Certains cadres de l’UDC, soupçonnés de soutien à la Russie, appellent la Suisse à plus de neutralité. Même s’il reste plus facile de critiquer Cassis à Berne que Poutine à Moscou.
C’est bien d’abord le satrape actuel de toutes les Russies qui en a parlé. La cinquième colonne! Frissonnante métaphore qui ne rajeunit personne et sert à désigner, comme on sait, l’ennemi de l’intérieur. Selon désormais un binôme en vogue dans la province de Moscou: traîtres ou patriotes. Il faut choisir, sur l’air joyeusement cadencé de «ou bien ou bien».
Trêve de sarcasmes, surtout qu’à bien y regarder, chacun devrait d’abord balayer devant la sienne, de cinquième colonne. Même si, s’agissant de la Suisse, l’exercice peut s’avérer un peu complexe, puisque si l’on veut vraiment en trouver une, de cinquième colonne, les premiers boucs à tête d’émissaires qui viennent à l’esprit seraient précisément les patriotes. Les patriotes autoproclamés s’entend. À savoir les têtes pensantes et penchant à l’est de l’UDC. Bref nous voilà aux prises avec une catégorie bien embarrassante et non cataloguée: le traître-patriote.
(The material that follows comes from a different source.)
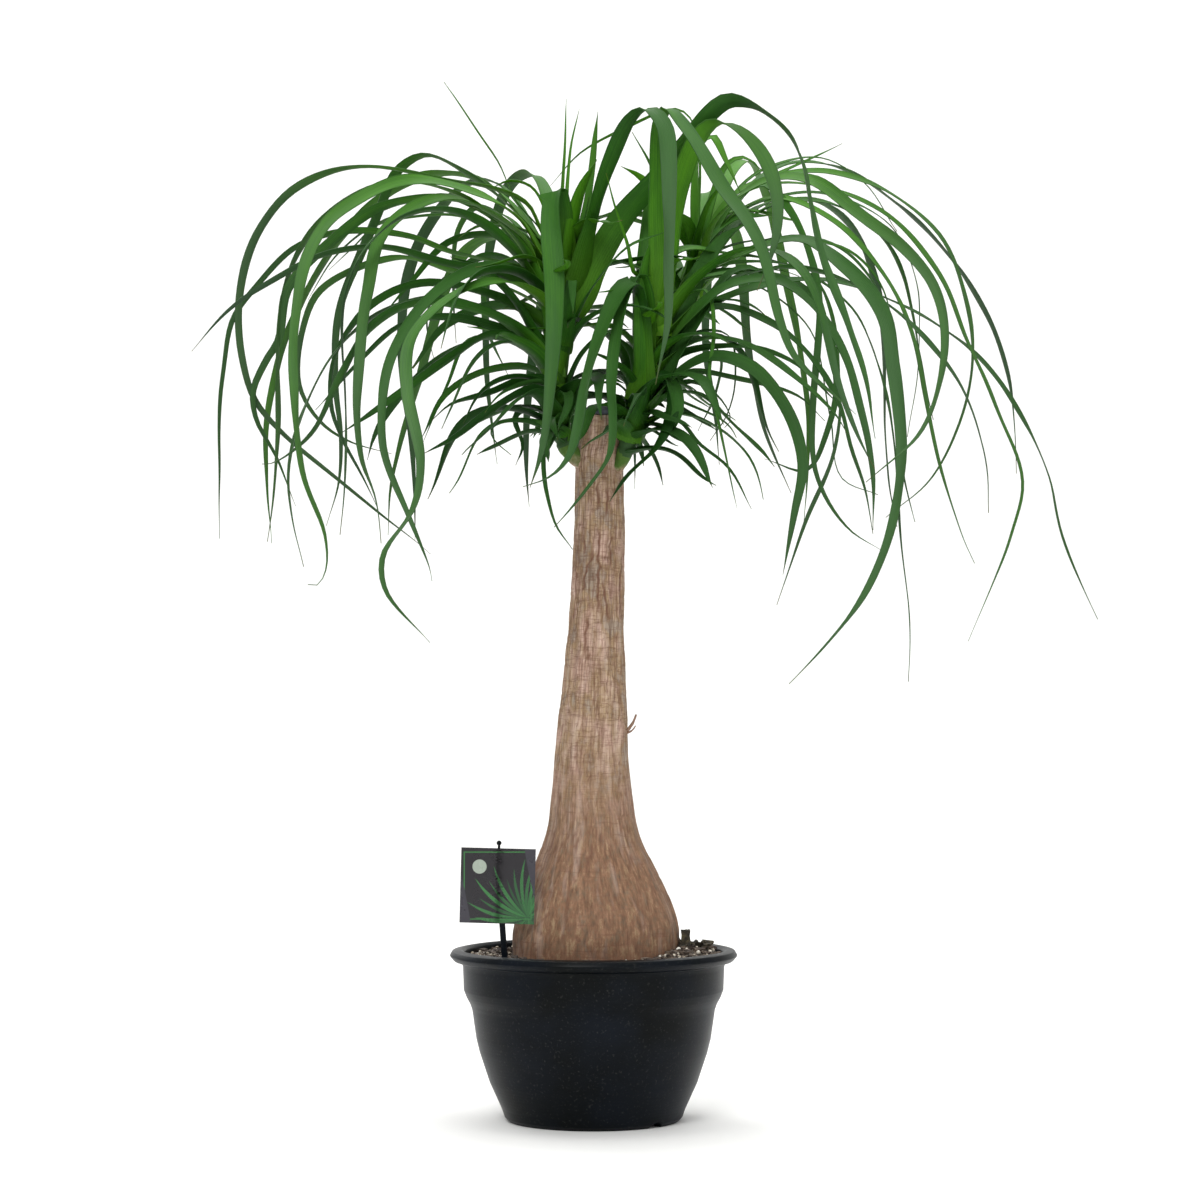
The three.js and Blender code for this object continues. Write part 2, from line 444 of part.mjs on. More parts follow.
function trunkSolid() {
  let trunk = stemSolid(0);
  const twig = skinned([0, 0.5, 1].map((t) => {
    const p = vec(TWIG.from).lerp(vec(TWIG.to), t);
    const r = TWIG.radius * (1.3 - 0.4 * t);
    return [0, 1, 2, 3, 4].map((j) => new THREE.Vector3(
      p.x + r * Math.cos(1.257 * j) * 0.75, p.y + r * Math.sin(1.257 * j), p.z - r * Math.cos(1.257 * j) * 0.66));
  }));
  trunk = trunk.add(solid(twig));
  for (const shoot of Object.values(SHOOTS)) {
    const line = [...shoot.stub, shoot.line[0]];
    trunk = trunk.add(solid(bar(line, [shoot.radius[0] - 1, shoot.radius[0] - 0.5], 14)));
  }
  return trunk;
}

function waxSolid() {
  const { x, radius, height } = WAX;
  const wax = turned([[0, 0], [radius - 0.6, 0], [radius, 1.5], [radius - 0.6, 4.5],
    [radius * 0.82, 8], [radius * 0.5, height - 1], [0, height]], 18);
  wax.translate(x, 0, TRUNK_TOP);
  return solid(wax);
}

// ---- label ---------------------------------------------------------------------------------

/** The stake; `grown` by a clearance it is also the cutter of its hole in the mix. */
function stakeSolid(grown, whole) {
  const [fx, fz] = STAKE.foot;
  const [hx, hz] = STAKE.head;
  const half = STAKE.wide / 2 + grown;
  const tip = STAKE.tip / 2 + grown;
  const outline = new THREE.Shape([[fx - tip, fz], [fx + tip, fz], [fx + half - 0.5, fz + 16],
    [hx + half + 0.5, hz - 34], [hx + 1.3, hz - 8], [hx + 1.1, hz + 3], [hx - 1.1, hz + 3],
    [hx - 1.3, hz - 8], [hx - half + 0.5, hz - 34], [fx - half - 0.5, fz + 16],
  ].map(([x, z]) => new THREE.Vector2(x, z)));
  const geometry = new THREE.ExtrudeGeometry(outline, {
    depth: STAKE.thick + 2 * grown, bevelEnabled: false });
  geometry.rotateX(Math.PI / 2);
  geometry.translate(0, CARD.y + CARD.thick / 2 + STAKE.thick + grown, 0);
  const stake = solid(outward(geometry));
  if (!whole) return stake;
  const knob = new THREE.SphereGeometry(STAKE.knob, 8, 6);
  knob.translate(hx, CARD.y + CARD.thick / 2 + STAKE.thick / 2 + 1, hz + 4.5);
  return stake.add(solid(knob));
}

function cardSolid() {
  const card = new THREE.BoxGeometry(CARD.side, CARD.thick, CARD.side);
  card.rotateY(rad(CARD.roll));
  card.translate(CARD.x, CARD.y, CARD.z);
  return solid(card);
}

// ---- leaves --------------------------------------------------------------------------------

/** Point at depth y that is seen at (x, z) on the plane y = 0. */
function sighted(x, z, y) {
  const k = (SIGHT.far + y) / SIGHT.far;
  return new THREE.Vector3(SIGHT.x + (x - SIGHT.x) * k, y, SIGHT.z + (z - SIGHT.z) * k);
}

/** Point on a shoot's middle line at a height. */
function onShoot(shoot, z) {
  const line = SHOOTS[shoot].line;
  let i = 0;
  while (i + 2 < line.length && line[i + 1][2] < z) i += 1;
  const t = (z - line[i][2]) / (line[i + 1][2] - line[i][2]);
  return vec(line[i]).lerp(vec(line[i + 1]), Math.min(1, Math.max(0, t)));
}

/** Value of an evenly spaced list at t from 0 to 1. */
function along(list, t) {
  const place = Math.min(list.length - 1.0001, t * (list.length - 1));
  const i = Math.floor(place);
  return lerp(list[i], list[i + 1], place - i);
}

/** The points a sighted leaf passes, root first. */
function sightedPath([shoot, , depths, , flat]) {
  const line = SHOOTS[shoot].line;
  const rootZ = Math.min(line[line.length - 1][2] - 8, Math.max(line[0][2] + 8, flat[1] - 26));
  const root = onShoot(shoot, rootZ);
  const back = SIGHT.far / (SIGHT.far + root.y);
  const seen = [[SIGHT.x + (root.x - SIGHT.x) * back, SIGHT.z + (root.z - SIGHT.z) * back]];
  for (let i = 0; i < flat.length; i += 2) seen.push([flat[i], flat[i + 1]]);
  const runs = [0];
  for (let i = 1; i < seen.length; i += 1) {
    runs.push(runs[i - 1] + Math.hypot(seen[i][0] - seen[i - 1][0], seen[i][1] - seen[i - 1][1]));
  }
  const list = [root.y, ...depths];
  return seen.map(([x, z], i) => sighted(x, z, along(list, runs[i] / runs[runs.length - 1])));
}

/** The points a free arching leaf passes: it rises, bows over and hangs. */
function archedPath([shoot, bearing, bend, rootZ, length, rise]) {
  const steps = 12;
  const path = [onShoot(shoot, rootZ)];
  const hang = (88 + 12 * Math.sin(1.7 * bearing)) * Math.min(1, 0.3 + length / 500);
  for (let i = 0; i < steps; i += 1) {
    const t = (i + 0.5) / steps;
    const swing = 17 * t * Math.sin(7.5 * t + 1.3 * bearing);
    const lift = rad(swing - hang + (rise + hang) * Math.exp(-((t / 0.46) ** 2)));
    const sway = 26 * t * Math.sin(6.5 * t + 2.3 * bearing);
    const turn = rad(bearing + bend * 2 * t + sway);
    path.push(path[i].clone().add(new THREE.Vector3(Math.cos(lift) * Math.cos(turn),
      Math.cos(lift) * Math.sin(turn), Math.sin(lift)).multiplyScalar(length / steps)));
  }
  return path;
}

/** Share of the full width at t from root to tip: a slim root, a broad base, a long taper. */
function taper(t) {
  const base = 1 + 0.5 * Math.exp(-((t / 0.17) ** 2)) - Math.exp(-((t / 0.04) ** 2));
  const tip = t < 0.35 ? 1 : 1 - 0.85 * ((t - 0.35) / 0.65) ** 1.6;
  return base * tip;
}

/** Part of a direction at right angles to another, and its length. */
function squared(direction, ahead) {
  const rest = direction.clone().addScaledVector(ahead, -direction.dot(ahead));
  const size = rest.length();
  return [rest.divideScalar(Math.max(size, 1e-9)), size];
}

/**
 * A leaf as a ribbon: close points along its path, each with its way ahead, the way across
 * the blade and half the width there. The way across starts level, follows the path
 * without flipping, is turned by the leaf's rolls, and eases round where the blade would
 * have to bend edgewise, as a real leaf twists there.
 */
function ribbon(path, width, rolls) {
  const points = new THREE.CatmullRomCurve3(path, false, 'centripetal')
    .getPoints(Math.max(90, path.length * 9));
  const last = points.length - 1;
  const runs = [0];
  for (let i = 1; i <= last; i += 1) runs.push(runs[i - 1] + points[i].distanceTo(points[i - 1]));
  const ahead = points.map((_, i) => (
    points[Math.min(last, i + 1)].clone().sub(points[Math.max(0, i - 1)]).normalize()));
  const end = points[last].clone().sub(points[0]);
  const across = new THREE.Vector3(-end.y, end.x, 0).normalize();
  let level = squared(across, ahead[0])[0];
  let made = points.map((point, i) => {
    const t = runs[i] / runs[last];
    const [carried] = squared(level, ahead[i]);
    const [flat, size] = squared(across, ahead[i]);
    if (flat.dot(carried) < 0) flat.negate();
    level = carried.lerp(flat, 0.3 * Math.min(1, Math.max(0, 2 * size - 0.5))).normalize();
    const side = level.clone().applyAxisAngle(ahead[i], rad(lerp(rolls[0], rolls[1], t)));
    return { point, ahead: ahead[i], side, t, half: 0.5 * Math.max(1.6, width * taper(t)) };
  });
  const bends = made.map((_, i) => {
    const [a, b] = [Math.max(0, i - 3), Math.min(last, i + 3)];
    return ahead[b].clone().sub(ahead[a]).divideScalar(runs[b] - runs[a]);
  });
  made.forEach((at, i) => {
    const bend = bends[i].clone();
    const edgewise = at.half * Math.abs(bend.dot(at.side));
    if (edgewise < 0.25) return;
    bend.normalize();
    at.side.addScaledVector(bend, -(1 - 0.25 / edgewise) * bend.dot(at.side)).normalize();
  });
  made = made.map((at, i) => {
    const side = new THREE.Vector3();
    for (let k = Math.max(0, i - 5); k <= Math.min(last, i + 5); k += 1) side.add(made[k].side);
    return { ...at, side: squared(side, at.ahead)[0] };
  });
  made.forEach((at, i) => {
    at.half = Math.min(at.half, 0.6 / Math.max(1e-6, Math.abs(bends[i].dot(at.side))));
  });
  return { made, runs };
}

/** Stations along a ribbon, closer where it bends more, narrowed where two would cross. */
function stations({ made, runs }, most) {
  const costs = [0];
  for (let i = 1; i < made.length; i += 1) {
    costs.push(costs[i - 1] + (runs[i] - runs[i - 1]) / 95
      + made[i].ahead.angleTo(made[i - 1].ahead) * 1.6);
  }
  const total = costs[costs.length - 1];
  const count = Math.max(5, Math.min(most, Math.round(total * 0.6)));
  const picked = [];
  let i = 0;
  for (let k = 0; k <= count; k += 1) {
    while (i + 1 < made.length - 1 && costs[i + 1] < total * k / count) i += 1;
    picked.push({ ...made[k === count ? made.length - 1 : i] });
  }
  for (let k = 0; k < count; k += 1) {
    const [a, b] = [picked[k], picked[k + 1]];
    const crosses = () => [1, -1].some((sign) => {
      const step = b.point.clone().addScaledVector(b.side, sign * b.half)
        .sub(a.point).addScaledVector(a.side, -sign * a.half);
      return step.dot(a.ahead) < 0.4 || step.dot(b.ahead) < 0.4;
    });
    for (let turn = 0; turn < 12 && crosses(); turn += 1) {
      a.half = Math.max(0.8, a.half * 0.85);
      b.half = Math.max(0.8, b.half * 0.85);
    }
  }
  return picked;
}

/** Blade with a keel under it, along a path, with at most so many spans. */
function bladeSolid(path, width, rolls, most) {
  return solid(skinned(stations(ribbon(path, width, rolls), most).map(({ point, ahead, side, t, half }) => {
    const under = side.clone().cross(ahead).normalize();
    return [point.clone().addScaledVector(side, half), point.clone().addScaledVector(side, -half),
      point.clone().addScaledVector(under, lerp(LEAF_THICK, 1.1, t))];
  })));
}

/** One shoot with all its leaves, its foot cut level where it meets the trunk's stub. */
function headSolid(name) {
  const { line, radius } = SHOOTS[name];
  const parts = [solid(bar(line, radius, 8))];
  for (const leaf of LEAVES) {
    const most = leaf[1] < 6 ? 6 : 10;
    if (leaf[0] === name) parts.push(bladeSolid(sightedPath(leaf), leaf[1], leaf[3], most));
  }
  for (const arch of ARCHES) {
    if (arch[0] === name) parts.push(bladeSolid(archedPath(arch), arch[6], [0, 25], 8));
  }
  return wasm.Manifold.union(parts).subtract(stemSolid(GAP)).decompose()
    .reduce((most, body) => (body.volume() > most.volume() ? body : most));
}

const group = new THREE.Group();
group.name = 'potted_ponytail_palm';
group.add(meshNamed('pot', potSolid()));
group.add(meshNamed('soil', soilSolid()));
group.add(meshNamed('trunk', trunkSolid()));
group.add(meshNamed('wax_seal', waxSolid()));
group.add(meshNamed('head_left', headSolid('left')));
group.add(meshNamed('head_right', headSolid('right')));
group.add(meshNamed('head_back', headSolid('back')));
group.add(meshNamed('label_card', cardSolid()));
group.add(meshNamed('label_stake', stakeSolid(0, true)));

export default group;
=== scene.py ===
"""Potted ponytail palm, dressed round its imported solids.

A black nursery pot of bark mix carries a swollen-footed trunk that was sawn off and
sealed. Three shoots below the cut bear long strap leaves, and a small card stands on a
stake beside the trunk. Sizes are written in millimetres and turned to metres as each
mesh is made. The front is -Y.
"""

import logging
import math
from bisect import bisect_left
from collections.abc import Iterator
from dataclasses import dataclass
from enum import Enum

import bmesh
import bpy
from mathutils import Euler, Matrix, Quaternion, Vector, noise


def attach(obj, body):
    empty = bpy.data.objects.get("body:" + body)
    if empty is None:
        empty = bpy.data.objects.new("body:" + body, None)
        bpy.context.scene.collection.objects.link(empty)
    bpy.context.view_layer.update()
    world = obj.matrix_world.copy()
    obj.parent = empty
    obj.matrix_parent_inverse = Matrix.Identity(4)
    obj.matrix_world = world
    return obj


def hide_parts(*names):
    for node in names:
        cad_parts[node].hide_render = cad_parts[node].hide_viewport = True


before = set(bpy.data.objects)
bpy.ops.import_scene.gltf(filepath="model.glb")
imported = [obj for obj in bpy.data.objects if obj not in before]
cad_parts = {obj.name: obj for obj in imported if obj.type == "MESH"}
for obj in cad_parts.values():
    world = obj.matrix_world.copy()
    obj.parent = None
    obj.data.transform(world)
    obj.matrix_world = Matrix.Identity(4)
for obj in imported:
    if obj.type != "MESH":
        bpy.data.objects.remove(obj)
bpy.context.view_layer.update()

LOG = logging.getLogger("ponytail_palm")
NOISE_SEED = 5                          # Blender's own vector noise has another seed each run
MM = 0.001
METRE = 1000.0                          # millimetres, for the scale of patterns

# ---- driving dimensions, millimetres ------------------------------------------------

RIM_RADIUS = 135.0
RIM_TOP = 160.0
FLOOR_TOP = 8.0
SOIL_TOP = 153.0
MOUND_HEIGHT = 9.0
MOUND_BEARING = -8.0
MOUND_SPREAD = 38.0
TRUNK_FOOT = 110.0
TRUNK_TOP = 660.0
TRUNK_BURIED_X = 2.4
TRUNK_BURIED_RADIUS = 78.0
TRUNK_BURIED_TOP = 168.0
TRUNK_TOP_MIDDLE = (8.5, 18.6)          # middle x and radius of the cut
# height, middle x, radius
TRUNK_FORM = [
    (186, 2.8, 76), (205, 2, 70), (224, 1, 61.6), (243, 0, 53), (261, -1, 45.7),
    (280, -1, 41), (299, -1.4, 38.6), (337, -1.4, 34.8), (375, 0, 32.5), (412, 1, 29.6),
    (450, 1.9, 26.8), (487, 3.3, 25.4), (525, 4.2, 24.5), (562, 5.5, 23.4),
    (600, 5.7, 22.8), (620, 5.5, 22.5), (640, 8, 20.4), (655, 8.5, 19.2),
]
LABEL_X = -88.3
LABEL_Y = -56.0
LABEL_Z = 222.5
# the place the leaves were sighted from, and its distance from the middle of the pot
SIGHT_X = 6.0
SIGHT_Z = 415.0
SIGHT_FAR = 3000.0
GOLDEN_ANGLE = 137.5                    # degrees from each young leaf to the next
VIEW_Z = 487.0                          # height in the middle of the view
VIEW_WIDTH = 1129.0                     # width of the view at the pot's axis

# the middle line of each shoot (x, y, z), its radius at the foot and at the tip
SHOOTS = {
    "left": {"line": [[-25, -9, 631], [-30, -10, 645], [-33, -11, 662], [-34, -12, 700],
                      [-31, -12, 750], [-28, -12, 798]],
             "stub": [[-6, -4, 611], [-17, -7, 621]], "radius": [9.2, 4.5]},
    "right": {"line": [[28, -15, 622], [34, -18, 641], [41, -19, 662], [52, -20, 700],
                       [58, -20, 740], [62, -20, 782]],
              "stub": [[15, -8, 603], [23, -12, 612]], "radius": [7.8, 4.5]},
    "back": {"line": [[25, 23, 640], [31, 34, 664], [48, 44, 700], [72, 54, 745],
                      [95, 60, 785], [106, 62, 815]],
             "stub": [[10, 8, 618], [18, 16, 630]], "radius": [9.5, 4.5]},
}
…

Bien sûr, la main sur le cœur, le président de l’UDC Marco Chiesa jure que sa formation condamne «clairement» la guerre menée en Ukraine par la Russie poutinienne. Mais c’est pour ajouter aussitôt qu’en «reprenant aveuglément les sanctions de l’Union européenne, le Conseil fédéral a malheureusement sapé la crédibilité de la Suisse en tant qu’Etat neutre.»
On peut certes regretter le joli temps où la neutralité suisse consistait à laisser aimablement passer sur son territoire les trains circulant entre l’Allemagne nazie et l’Italie fasciste, tout en continuant à commercer vigoureusement avec l’une comme avec l’autre, on peut, mais on n’est pas obligé.
Marco Chiesa s’indigne aussi qu’on ait pu interpréter les déclarations des conseillers nationaux UDC Roger Köppel et Andreas Glarner comme un soutien au président russe. On avait en réalité mal compris ces deux hautes figures russophiles. Il ne s’agissait pas de «comprendre» Poutine, mais de «l’analyser et l’évaluer». Parler, comme il a été fait ici et là, d’une forme de soutien ne serait donc, selon Chiesa «qu’insinuations malveillantes».
Voyons un peu. Andreas Glarner a dit et écrit depuis le début de l’invasion russe, que l’Occident était «coresponsable du conflit», que le président ukrainien Volodymyr Zelensky «prolongeait la guerre» et que ladite guerre ne pouvait être terminée «qu’avec des concessions massives de l’Ukraine». Il s’agit peut-être là d’une «évaluation», mais alors très compréhensive.
Quant à Roger Köppel, il ajoute désormais à l’admiration qu’il avait toujours porté dans sa Weltwoche pour le nationaliste musclé en poste au Kremlin, un début de grande trouille: «Nous devons sortir des sanctions, nous devons cesser de prendre parti dans la guerre économique mondiale contre la Russie. Les Russes commencent à attaquer nos entreprises.»
C’est d’ailleurs en rendant publique une information confidentielle du DFAE – la perquisition et les rapines menées à Moscou par les services secrets russes dans les locaux d’une entreprise horlogère suisse bien connue – que le bon Roger se trouve désormais sous enquête du Ministère public de la Confédération, soupçonné de violation de secret de fonction. Cinquième colonne, quand tu nous tiens…
Enfin, Marco Chiesa tacle sévèrement le président de la Confédération Ignazio Cassis, qualifiant «d’énorme erreur» sa participation à la manifestation pro-ukrainienne qui s’est tenue sur la Place fédérale. Il faut dire que le boss de l’UDC semble ne pas se consoler du fait que la Suisse ait été placée sur la liste des pays hostiles à la Russie. Comment dès lors qualifier ceux qui veulent à tout prix rester les amis de nos ennemis?
Pour être complet, ajoutons que les membres de la cinquième colonne à l’œuvre en Russie, c’est-à-dire ceux qui critiquent ouvertement les décisions du chef de l’Etat, risquent 15 ans de prison, tandis que ceux de la cinquième colonne suisse n’ont à redouter que quelques leçons de morale, venues de la gauche pour l’essentiel. Voilà une petite différence qu’aucune espèce de neutralité ne pourra jamais effacer.